Real people lose their houses, pay too much tax, lose jobs and much more because of these government systems and we get no special meeting in the house, we get no sympathetic press. The MP encounter one slightly difficult system and they run screaming to the press. They should be ashamed.
I will get a list of every member attending that debate and blog it soon, in the hope that when they fail to deal with your next complaint or when they seek your vote, you put them on hold or send them to the unemployment help line.

Friday 18 June 2010

Good save

Revealed yesterday where ten billion of either cuts or suspended commitments. http://news.bbc.co.uk/1/hi/politics/10341863.stm. Having read through them they seem to fall into two categories. Regeneration spending: I.E Sheffield Retail Quarter and youth reemployment schemes I.E Two year Jobseeker's Guarantee: £515m.
It is odd, however, to note all the discussion in Parliament and on the news focuses on one decisions re redevelopment of North Tees and Hartlepool hospital: £450m.Please note this is a redevelopment of an existing hospital and not, not building a badly needed new hospital. I cannot really see why all the focus is on this when the focus should be one why the government has merely suspended half these plans and not cut them all.
It seems to me that the last government was so busy acting as a proxy bank for half the suspended shames and the current government should not do the same even in better economic times. Let us take the Sheffield retail quarter development as an example and ask ourselves a very simple question. Is it really the governments jobs to build and fund shopping centres, to drive out small business and diversity from the high street?
Now some will argue that this will bring much needed jobs and taxes, excreta. This maybe, however, a privately funded project based on sound business would have done the same without requiring government funds or tying the government into the finical successes of a shopping centre.
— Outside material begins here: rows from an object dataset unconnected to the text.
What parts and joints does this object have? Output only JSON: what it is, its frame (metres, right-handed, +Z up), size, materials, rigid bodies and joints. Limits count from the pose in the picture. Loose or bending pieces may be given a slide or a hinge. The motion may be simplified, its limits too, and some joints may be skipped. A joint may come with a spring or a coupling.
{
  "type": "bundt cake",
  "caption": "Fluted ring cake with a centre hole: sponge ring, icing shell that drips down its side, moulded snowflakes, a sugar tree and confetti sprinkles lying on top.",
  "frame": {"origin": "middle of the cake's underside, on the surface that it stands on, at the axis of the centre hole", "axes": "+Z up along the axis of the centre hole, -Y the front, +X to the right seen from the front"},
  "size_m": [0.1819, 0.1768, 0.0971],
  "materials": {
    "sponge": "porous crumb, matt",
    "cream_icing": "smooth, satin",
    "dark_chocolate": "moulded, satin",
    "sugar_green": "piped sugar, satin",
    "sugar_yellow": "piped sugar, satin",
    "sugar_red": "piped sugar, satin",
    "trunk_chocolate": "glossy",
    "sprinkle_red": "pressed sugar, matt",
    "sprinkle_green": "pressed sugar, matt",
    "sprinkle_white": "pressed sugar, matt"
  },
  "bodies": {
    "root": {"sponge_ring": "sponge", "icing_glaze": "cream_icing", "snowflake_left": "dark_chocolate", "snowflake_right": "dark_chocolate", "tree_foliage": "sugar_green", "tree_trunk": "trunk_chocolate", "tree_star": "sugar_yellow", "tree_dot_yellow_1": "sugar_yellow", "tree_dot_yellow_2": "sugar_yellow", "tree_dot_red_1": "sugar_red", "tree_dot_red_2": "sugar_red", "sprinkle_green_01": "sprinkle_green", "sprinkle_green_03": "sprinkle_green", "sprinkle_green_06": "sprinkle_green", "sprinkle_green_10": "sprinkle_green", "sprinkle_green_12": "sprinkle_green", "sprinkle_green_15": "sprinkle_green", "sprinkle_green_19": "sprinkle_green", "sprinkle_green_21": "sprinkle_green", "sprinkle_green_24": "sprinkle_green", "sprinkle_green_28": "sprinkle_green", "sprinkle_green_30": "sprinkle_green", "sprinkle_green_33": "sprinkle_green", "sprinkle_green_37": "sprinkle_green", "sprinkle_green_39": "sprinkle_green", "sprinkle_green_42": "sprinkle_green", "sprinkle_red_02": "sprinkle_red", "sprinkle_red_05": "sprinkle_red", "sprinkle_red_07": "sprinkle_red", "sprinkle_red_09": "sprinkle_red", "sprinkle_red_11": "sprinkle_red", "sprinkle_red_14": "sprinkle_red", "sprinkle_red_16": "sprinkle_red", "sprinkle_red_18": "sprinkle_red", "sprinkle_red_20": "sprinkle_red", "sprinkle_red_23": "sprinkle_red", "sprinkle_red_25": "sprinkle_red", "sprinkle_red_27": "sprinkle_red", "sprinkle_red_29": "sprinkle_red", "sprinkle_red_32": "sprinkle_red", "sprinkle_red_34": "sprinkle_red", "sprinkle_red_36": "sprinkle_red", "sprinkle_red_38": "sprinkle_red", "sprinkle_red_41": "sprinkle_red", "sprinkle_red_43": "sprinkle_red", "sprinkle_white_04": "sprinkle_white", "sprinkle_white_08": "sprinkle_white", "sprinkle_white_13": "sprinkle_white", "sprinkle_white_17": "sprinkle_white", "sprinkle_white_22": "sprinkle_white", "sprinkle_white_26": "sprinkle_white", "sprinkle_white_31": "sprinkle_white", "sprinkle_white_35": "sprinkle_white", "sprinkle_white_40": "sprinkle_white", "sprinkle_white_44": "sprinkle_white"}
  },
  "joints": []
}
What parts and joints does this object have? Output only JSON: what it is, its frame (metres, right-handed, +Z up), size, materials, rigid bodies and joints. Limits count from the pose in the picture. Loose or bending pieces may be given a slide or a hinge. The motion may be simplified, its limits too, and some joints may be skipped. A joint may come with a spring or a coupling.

The same is true for the Sheffield Forgemasters International Limited and the University Enterprise Capital Fund and Leeds Holt Park Well-being Centre. These are projects which the private sector should have funded from the start.
Therefore we seem to have a government that instead of fixing the issue of private sector investment, instead of tackling banks investing our money into risky and isolated shares and investment projects and encouraging them to invest in British business as they should have done. Instead act as a pseudo bank at our cost.
My point here is simple this government need to recognise, not merely freeze, the last government’s errors. Half these projects deserve or should be able to receive private sector funds and if this is not happening the government need to mend the underlying issue and build into the finical system a benefit from banks investing in infrastructure programs and back into the British economy. Not to act like a bank.